* start Raw data *

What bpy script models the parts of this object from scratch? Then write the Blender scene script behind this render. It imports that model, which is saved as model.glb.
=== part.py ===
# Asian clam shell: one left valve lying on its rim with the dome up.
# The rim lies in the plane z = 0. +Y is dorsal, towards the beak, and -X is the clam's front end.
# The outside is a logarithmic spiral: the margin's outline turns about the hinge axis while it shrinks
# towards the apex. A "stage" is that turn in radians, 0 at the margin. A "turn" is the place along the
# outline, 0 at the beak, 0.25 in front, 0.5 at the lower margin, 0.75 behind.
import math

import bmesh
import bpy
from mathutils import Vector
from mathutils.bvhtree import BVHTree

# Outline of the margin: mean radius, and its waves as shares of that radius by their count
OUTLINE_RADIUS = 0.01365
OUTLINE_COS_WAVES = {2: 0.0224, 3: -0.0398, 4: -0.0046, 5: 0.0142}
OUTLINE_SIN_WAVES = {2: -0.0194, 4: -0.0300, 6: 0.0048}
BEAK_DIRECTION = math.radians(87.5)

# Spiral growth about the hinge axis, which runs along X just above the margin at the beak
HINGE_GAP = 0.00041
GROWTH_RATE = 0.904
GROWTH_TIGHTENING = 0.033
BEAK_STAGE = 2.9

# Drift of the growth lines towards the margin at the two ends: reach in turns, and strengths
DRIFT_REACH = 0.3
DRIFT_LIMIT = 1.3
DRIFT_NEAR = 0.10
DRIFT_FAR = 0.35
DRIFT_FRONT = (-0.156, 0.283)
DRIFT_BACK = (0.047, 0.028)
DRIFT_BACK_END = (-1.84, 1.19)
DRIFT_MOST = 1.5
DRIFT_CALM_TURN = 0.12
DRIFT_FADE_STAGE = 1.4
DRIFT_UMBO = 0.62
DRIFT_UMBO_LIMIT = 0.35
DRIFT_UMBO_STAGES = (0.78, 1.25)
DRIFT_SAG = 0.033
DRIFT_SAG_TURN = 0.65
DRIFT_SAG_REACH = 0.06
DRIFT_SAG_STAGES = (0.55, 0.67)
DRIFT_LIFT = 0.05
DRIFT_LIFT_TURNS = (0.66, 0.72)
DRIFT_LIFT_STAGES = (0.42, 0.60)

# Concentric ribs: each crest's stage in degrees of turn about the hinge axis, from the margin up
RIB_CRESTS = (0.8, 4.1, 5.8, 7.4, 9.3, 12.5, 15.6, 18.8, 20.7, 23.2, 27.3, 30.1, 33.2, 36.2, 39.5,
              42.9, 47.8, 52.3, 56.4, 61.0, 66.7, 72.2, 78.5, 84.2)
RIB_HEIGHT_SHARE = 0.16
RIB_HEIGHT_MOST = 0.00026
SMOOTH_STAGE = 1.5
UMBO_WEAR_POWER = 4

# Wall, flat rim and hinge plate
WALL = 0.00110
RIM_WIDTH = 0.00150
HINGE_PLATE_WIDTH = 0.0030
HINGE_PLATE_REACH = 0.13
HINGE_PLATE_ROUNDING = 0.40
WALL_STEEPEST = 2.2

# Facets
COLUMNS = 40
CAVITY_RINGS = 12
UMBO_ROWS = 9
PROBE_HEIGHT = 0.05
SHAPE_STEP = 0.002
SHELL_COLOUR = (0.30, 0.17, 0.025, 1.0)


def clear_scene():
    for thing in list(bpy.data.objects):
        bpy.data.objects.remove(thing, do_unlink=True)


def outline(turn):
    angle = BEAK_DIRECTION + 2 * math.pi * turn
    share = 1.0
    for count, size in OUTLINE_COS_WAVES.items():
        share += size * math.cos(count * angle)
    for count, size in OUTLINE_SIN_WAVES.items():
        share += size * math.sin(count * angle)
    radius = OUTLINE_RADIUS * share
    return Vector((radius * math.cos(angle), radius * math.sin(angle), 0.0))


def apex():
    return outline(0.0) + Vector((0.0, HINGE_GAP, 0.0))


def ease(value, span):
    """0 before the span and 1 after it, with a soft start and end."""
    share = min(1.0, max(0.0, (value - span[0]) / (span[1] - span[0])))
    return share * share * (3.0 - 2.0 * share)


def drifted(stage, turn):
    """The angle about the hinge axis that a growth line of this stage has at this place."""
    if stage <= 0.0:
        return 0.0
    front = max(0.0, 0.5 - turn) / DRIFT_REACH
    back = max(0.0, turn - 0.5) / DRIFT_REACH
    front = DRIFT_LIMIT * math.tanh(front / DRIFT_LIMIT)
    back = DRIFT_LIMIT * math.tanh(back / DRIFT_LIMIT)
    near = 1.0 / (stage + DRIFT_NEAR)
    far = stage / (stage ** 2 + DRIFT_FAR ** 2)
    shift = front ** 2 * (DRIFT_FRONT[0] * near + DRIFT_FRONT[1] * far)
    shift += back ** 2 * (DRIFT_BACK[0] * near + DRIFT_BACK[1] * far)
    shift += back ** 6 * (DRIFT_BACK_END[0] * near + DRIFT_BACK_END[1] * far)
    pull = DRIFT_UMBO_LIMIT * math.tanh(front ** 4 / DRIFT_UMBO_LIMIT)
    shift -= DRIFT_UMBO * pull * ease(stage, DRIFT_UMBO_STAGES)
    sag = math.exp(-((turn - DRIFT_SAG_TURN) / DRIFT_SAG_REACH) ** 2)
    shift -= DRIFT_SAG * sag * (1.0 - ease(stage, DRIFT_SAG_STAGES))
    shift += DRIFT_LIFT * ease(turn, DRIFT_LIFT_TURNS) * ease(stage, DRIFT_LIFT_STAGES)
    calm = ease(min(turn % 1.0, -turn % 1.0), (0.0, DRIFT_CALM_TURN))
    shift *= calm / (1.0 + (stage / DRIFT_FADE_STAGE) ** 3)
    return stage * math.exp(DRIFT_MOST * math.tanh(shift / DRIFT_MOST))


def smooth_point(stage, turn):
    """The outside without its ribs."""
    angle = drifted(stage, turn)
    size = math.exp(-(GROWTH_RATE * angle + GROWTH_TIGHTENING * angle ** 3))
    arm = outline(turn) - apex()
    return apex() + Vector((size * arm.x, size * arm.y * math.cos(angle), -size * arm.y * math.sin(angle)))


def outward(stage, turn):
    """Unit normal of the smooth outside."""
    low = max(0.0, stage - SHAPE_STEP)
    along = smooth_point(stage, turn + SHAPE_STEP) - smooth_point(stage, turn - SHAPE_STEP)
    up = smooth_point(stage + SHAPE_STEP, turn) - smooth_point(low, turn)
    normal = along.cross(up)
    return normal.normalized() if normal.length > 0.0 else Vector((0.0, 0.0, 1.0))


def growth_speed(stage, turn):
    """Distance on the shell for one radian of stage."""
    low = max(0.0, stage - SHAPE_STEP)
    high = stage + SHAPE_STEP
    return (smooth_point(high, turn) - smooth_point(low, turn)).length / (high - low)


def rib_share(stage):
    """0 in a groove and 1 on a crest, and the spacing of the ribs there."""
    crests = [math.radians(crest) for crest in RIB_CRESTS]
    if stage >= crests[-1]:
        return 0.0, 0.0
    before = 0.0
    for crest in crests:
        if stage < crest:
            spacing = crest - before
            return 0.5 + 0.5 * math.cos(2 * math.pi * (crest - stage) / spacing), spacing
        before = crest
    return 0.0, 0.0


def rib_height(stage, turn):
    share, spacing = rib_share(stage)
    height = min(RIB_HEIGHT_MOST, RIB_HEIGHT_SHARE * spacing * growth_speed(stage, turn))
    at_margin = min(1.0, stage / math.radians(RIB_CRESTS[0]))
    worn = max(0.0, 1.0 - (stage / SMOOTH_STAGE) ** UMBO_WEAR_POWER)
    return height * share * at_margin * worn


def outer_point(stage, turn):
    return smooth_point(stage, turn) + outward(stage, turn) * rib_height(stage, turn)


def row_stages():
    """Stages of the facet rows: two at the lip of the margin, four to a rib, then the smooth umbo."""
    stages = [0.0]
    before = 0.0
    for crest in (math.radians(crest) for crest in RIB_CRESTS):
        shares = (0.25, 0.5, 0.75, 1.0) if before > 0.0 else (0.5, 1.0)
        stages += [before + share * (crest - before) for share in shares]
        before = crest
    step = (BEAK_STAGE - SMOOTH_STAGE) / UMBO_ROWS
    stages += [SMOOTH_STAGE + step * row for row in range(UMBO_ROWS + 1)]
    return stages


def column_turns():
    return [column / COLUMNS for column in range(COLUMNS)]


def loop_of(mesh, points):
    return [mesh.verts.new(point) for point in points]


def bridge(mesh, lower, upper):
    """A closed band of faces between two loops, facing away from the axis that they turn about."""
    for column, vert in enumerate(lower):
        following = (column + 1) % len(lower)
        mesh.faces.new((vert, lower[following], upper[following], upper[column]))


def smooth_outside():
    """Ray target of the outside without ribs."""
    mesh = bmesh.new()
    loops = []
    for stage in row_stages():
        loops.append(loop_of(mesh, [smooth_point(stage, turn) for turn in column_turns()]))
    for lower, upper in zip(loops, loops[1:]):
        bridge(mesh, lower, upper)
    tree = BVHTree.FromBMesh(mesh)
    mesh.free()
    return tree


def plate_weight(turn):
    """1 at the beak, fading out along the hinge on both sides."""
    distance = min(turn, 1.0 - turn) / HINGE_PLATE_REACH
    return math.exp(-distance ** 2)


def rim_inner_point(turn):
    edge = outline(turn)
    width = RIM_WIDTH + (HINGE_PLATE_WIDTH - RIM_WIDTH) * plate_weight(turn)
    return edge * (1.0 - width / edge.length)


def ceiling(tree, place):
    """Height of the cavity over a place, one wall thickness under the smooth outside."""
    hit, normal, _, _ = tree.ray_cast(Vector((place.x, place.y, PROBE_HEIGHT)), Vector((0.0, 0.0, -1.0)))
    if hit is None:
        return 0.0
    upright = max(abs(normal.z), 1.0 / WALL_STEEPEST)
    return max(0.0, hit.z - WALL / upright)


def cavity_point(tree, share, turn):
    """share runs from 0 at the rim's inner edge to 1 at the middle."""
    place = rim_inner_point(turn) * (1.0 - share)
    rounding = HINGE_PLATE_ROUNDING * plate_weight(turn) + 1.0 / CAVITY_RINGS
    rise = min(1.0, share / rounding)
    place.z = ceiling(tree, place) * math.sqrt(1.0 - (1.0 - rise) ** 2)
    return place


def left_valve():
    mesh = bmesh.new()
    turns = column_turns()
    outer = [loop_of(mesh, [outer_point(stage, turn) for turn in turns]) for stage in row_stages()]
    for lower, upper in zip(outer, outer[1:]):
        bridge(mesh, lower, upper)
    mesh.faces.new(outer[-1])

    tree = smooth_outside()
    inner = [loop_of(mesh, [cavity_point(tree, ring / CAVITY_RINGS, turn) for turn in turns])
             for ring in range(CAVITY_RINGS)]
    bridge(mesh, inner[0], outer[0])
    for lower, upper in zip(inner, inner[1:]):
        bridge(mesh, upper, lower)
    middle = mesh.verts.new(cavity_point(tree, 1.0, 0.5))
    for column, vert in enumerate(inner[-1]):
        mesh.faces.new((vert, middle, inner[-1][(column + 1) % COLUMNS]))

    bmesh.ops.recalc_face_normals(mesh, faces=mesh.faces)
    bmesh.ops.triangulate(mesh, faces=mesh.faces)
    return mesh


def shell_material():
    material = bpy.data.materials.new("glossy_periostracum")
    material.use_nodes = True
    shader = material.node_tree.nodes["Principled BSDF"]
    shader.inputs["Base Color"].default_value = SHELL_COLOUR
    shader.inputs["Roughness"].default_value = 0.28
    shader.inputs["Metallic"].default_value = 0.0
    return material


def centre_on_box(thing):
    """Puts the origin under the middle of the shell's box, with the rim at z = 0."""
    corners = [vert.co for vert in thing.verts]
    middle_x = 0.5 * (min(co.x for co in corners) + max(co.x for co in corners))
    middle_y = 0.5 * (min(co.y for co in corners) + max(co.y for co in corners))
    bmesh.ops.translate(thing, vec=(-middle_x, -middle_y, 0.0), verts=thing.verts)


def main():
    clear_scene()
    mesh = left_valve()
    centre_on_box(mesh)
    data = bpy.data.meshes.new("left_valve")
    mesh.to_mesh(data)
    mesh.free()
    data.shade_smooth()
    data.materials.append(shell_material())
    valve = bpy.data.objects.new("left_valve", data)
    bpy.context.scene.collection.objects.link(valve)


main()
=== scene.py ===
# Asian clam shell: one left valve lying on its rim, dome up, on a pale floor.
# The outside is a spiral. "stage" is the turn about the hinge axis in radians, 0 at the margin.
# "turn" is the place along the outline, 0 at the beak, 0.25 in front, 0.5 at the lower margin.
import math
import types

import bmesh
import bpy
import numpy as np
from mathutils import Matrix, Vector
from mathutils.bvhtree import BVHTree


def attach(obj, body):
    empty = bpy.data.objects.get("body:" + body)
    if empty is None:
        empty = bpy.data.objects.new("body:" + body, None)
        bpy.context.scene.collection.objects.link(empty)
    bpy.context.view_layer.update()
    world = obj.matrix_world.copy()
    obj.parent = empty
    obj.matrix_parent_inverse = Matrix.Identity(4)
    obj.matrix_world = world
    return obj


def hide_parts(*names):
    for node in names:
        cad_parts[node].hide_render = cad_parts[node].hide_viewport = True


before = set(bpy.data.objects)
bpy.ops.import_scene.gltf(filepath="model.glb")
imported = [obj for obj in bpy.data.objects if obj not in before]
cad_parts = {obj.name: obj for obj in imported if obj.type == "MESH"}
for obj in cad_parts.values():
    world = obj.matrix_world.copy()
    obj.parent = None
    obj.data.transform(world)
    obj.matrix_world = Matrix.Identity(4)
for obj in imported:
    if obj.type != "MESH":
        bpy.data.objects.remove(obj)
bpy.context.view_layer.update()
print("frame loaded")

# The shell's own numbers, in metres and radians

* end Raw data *

● Exercise description: Give back exactly the lines from the line holding "obj.data.transform(world)" through the last line of the listing, including both.

● Reply:
    obj.data.transform(world)
    obj.matrix_world = Matrix.Identity(4)
for obj in imported:
    if obj.type != "MESH":
        bpy.data.objects.remove(obj)
bpy.context.view_layer.update()
print("frame loaded")

# The shell's own numbers, in metres and radians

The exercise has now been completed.